Untuk melegitimasi rasisme Nazi tersebut, selama Perang Dunia II, para dokter Nazi melakukan eksperimen medis palsu untuk dijadikan bukti fisik keunggulan bangsa Arya dan kelemahan bangsa non-Arya. Mengutip laman Unites States Holocaust Momorial Museum, akibat eksperimen itu, banyak tawanan non-Arya harus meregang nyawa. Dan, selama itu pula para dokter Nazi gagal membuktikan teori unggulnya bangsa Arya.

Rasisme dapat diperangi. Namun, hal ini membutuhkan komitmen dari setiap orang untuk benar-benar tidak melakukan perbuatan rasis.

1. Memahami arti rasisme

Kamus Besar Bahasa Indonesia (KBBI) mengartikan rasialisme sebagai prasangka berdasarkan keturunan bangsa, atau sebuah paham jika ras diri sendiri adalah ras unggulan. Dengan memahami arti rasisme, maka perbuatan semacam itu tidak dibenarkan.

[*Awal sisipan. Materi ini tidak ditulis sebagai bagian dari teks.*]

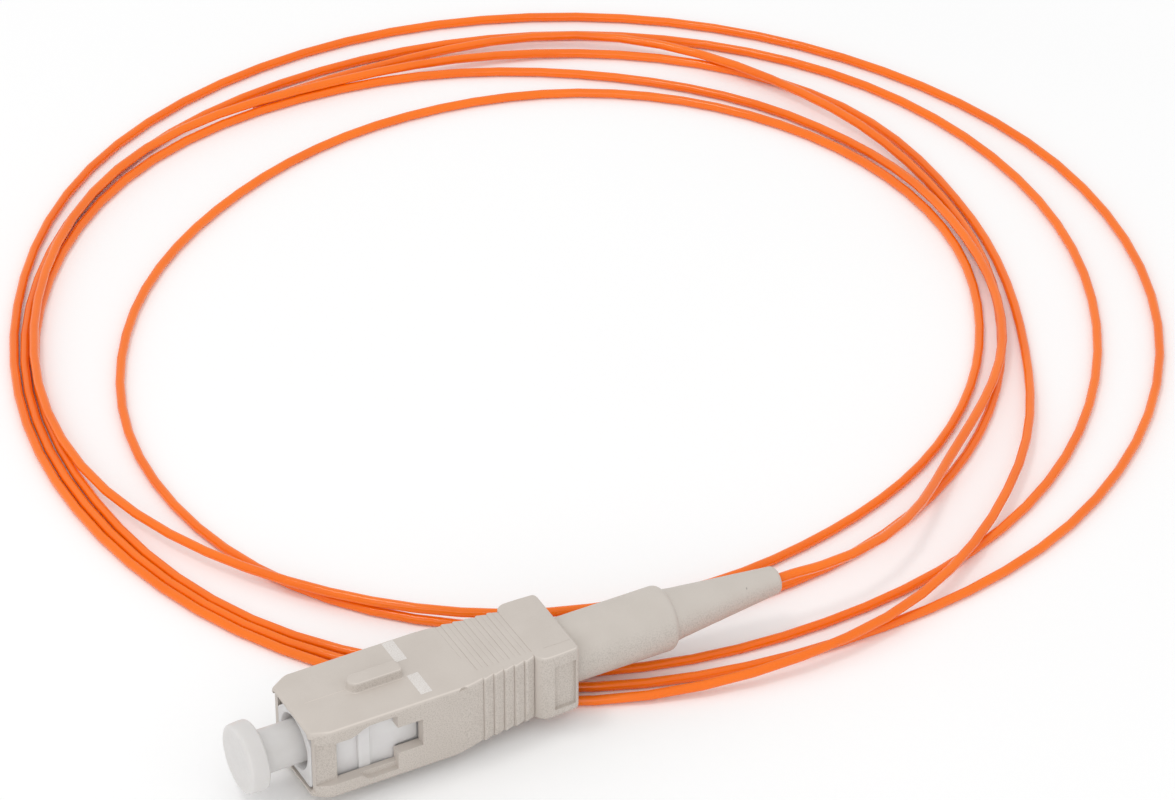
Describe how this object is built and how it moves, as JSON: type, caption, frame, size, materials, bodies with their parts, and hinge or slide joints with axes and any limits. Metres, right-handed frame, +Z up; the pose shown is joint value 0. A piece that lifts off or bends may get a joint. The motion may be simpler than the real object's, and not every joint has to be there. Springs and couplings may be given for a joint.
{
  "type": "fibre optic pigtail",
  "caption": "Square push-pull fibre connector with a dust cap, a tapered boot and a loosely coiled thin buffered fibre with a bare far end.",
  "frame": {"origin": "centre of the ferrule's polished end face", "axes": "+X along the connector from the mating face to the boot, +Z up on the side of the key, +Y to the side on which the fibre's loops lie"},
  "size_m": [0.1134, 0.1089, 0.0096],
  "materials": {
    "housing": "fine satin, warm beige grey",
    "frame": "satin white",
    "ferrule": "polished zirconia",
    "flange": "nickel plated",
    "post": "nickel plated",
    "boot": "soft satin, warm beige grey",
    "cap": "soft translucent white",
    "buffer": "smooth orange buffer"
  },
  "bodies": {
    "core": {"plug_frame": "frame", "back_post": "post", "boot": "boot", "fibre": "buffer"},
    "sleeve": {"grip_sleeve": "housing"},
    "ferrule": {"ferrule": "ferrule", "ferrule_flange": "flange"},
    "cap": {"dust_cap": "cap"}
  },
  "joints": [
    {"name": "sleeve_slide", "type": "slide", "parent": "core", "child": "sleeve", "axis": [1, 0, 0], "range_m": [0, 0.0018]},
    {"name": "ferrule_float", "type": "slide", "parent": "core", "child": "ferrule", "axis": [1, 0, 0], "range_m": [0, 0.001], "stiffness_N_per_m": 800, "springref_m": -0.003},
    {"name": "cap_pull", "type": "slide", "parent": "ferrule", "child": "cap", "axis": [-1, 0, 0], "range_m": [0, 0.012]}
  ]
}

2. Memahami kesenjangan sosial

Rasisme memicu kesenjangan dan ketidaksetaraan dalam kehidupan pribadi dan publik. Maka, menjadi anti-rasis artinya memahami dan menyadari ada perlakuan tidak adil untuk ras tertentu yang tidak boleh teru berulang.

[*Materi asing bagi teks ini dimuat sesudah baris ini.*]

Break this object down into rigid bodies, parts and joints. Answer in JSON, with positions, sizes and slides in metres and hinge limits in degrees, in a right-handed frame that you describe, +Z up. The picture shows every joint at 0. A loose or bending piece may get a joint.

3. Berhenti mengatakan "Saya tidak rasis"

Setiap orang memiliki potensi untuk rasis. Berkata "Saya tidak rasis" adalah bentuk pernyataan egois dan menyangkal realita.

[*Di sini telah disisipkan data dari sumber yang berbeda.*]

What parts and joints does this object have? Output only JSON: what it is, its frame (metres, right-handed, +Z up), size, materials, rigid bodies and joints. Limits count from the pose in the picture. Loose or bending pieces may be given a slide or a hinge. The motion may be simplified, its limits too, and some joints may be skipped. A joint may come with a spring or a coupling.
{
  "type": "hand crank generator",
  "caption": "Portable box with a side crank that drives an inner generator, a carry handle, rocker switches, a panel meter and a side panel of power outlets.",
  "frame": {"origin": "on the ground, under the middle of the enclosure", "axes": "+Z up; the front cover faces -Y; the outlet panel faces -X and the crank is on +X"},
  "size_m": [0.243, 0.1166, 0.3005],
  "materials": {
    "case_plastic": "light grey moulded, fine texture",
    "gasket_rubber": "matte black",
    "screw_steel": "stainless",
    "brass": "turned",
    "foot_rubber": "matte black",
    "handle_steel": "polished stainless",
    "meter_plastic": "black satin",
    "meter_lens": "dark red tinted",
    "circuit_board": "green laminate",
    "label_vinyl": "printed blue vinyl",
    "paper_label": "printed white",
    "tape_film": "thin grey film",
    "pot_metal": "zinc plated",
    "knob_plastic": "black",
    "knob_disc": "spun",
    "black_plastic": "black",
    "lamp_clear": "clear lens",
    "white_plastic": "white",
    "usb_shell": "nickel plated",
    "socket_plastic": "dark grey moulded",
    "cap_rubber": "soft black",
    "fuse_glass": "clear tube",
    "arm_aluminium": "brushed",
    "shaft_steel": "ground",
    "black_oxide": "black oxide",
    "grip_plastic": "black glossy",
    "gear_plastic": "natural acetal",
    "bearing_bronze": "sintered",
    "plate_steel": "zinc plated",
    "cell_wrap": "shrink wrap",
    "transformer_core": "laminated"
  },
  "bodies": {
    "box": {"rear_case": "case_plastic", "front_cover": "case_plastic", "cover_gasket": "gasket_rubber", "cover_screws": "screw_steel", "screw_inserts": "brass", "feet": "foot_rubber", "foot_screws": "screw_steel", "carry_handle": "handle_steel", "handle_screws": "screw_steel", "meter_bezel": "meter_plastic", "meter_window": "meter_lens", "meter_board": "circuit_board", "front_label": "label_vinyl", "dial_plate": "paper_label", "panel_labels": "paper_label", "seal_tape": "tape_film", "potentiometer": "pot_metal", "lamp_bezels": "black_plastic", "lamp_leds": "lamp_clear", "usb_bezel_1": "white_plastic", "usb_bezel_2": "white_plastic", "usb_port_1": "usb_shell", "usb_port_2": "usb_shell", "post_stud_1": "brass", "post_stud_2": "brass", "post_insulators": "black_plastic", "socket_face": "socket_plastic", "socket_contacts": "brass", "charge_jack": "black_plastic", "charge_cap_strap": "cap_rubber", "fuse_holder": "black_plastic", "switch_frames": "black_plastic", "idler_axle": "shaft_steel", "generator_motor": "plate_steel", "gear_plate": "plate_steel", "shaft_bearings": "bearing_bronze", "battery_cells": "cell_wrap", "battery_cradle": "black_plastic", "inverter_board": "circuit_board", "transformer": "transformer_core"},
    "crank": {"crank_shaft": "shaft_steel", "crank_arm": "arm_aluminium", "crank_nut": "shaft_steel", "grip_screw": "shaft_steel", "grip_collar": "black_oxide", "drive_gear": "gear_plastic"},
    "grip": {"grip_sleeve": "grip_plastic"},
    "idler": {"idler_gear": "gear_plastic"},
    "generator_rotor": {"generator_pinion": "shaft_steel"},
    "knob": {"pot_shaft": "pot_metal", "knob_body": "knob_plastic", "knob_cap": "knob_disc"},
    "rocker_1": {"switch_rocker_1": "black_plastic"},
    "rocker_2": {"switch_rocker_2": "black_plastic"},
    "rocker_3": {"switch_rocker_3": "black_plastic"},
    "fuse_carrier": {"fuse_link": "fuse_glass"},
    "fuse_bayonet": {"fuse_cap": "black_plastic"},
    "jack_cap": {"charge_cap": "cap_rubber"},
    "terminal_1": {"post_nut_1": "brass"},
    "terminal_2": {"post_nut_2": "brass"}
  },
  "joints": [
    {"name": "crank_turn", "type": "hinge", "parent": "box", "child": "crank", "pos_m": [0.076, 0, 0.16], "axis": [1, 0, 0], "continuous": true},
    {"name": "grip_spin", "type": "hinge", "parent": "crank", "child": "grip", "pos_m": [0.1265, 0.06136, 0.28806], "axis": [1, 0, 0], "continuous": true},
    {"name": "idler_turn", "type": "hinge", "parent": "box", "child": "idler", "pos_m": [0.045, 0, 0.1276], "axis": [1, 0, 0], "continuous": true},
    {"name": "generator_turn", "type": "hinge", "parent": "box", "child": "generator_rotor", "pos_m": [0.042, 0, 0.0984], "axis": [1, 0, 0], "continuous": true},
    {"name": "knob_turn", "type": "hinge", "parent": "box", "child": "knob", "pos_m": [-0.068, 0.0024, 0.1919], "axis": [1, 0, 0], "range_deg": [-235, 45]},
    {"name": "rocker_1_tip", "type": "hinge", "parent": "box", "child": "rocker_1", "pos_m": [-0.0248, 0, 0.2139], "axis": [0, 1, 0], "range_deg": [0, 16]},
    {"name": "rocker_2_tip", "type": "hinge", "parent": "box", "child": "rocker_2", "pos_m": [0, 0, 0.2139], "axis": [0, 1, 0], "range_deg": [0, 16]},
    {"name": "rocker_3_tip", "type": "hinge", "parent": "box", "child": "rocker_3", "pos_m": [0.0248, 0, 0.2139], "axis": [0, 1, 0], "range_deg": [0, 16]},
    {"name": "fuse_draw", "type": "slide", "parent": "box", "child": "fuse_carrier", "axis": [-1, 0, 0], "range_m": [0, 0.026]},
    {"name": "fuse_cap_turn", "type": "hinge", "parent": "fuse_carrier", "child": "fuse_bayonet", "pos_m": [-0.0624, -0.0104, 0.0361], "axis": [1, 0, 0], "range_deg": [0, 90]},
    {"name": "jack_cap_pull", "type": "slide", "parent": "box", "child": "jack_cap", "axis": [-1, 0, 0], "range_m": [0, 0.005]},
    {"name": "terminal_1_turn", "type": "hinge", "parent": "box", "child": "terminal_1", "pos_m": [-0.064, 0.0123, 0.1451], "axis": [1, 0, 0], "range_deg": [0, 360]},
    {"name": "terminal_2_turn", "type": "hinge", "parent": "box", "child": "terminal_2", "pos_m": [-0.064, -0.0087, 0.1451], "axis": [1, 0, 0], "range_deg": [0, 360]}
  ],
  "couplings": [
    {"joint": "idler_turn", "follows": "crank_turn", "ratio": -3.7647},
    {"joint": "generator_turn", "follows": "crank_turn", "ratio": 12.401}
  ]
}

4. Menentang gagasan rasisme

Langkah selanjutnya, setiap orang perlu menentang setiap pandangan, keyakinan, hingga dukungan politik yang menghakimi adanya ketidaksetaraan ras. Ini sikap nyata sebagai anti-rasis.

5. Mendukung anti-rasis dan mengedukasi orang lain

Gagasan anti-rasis harus terus ditularkan sehingga mengedukasi orang lain atas kesetaraan ras itu perlu dilakukan berkelanjutan.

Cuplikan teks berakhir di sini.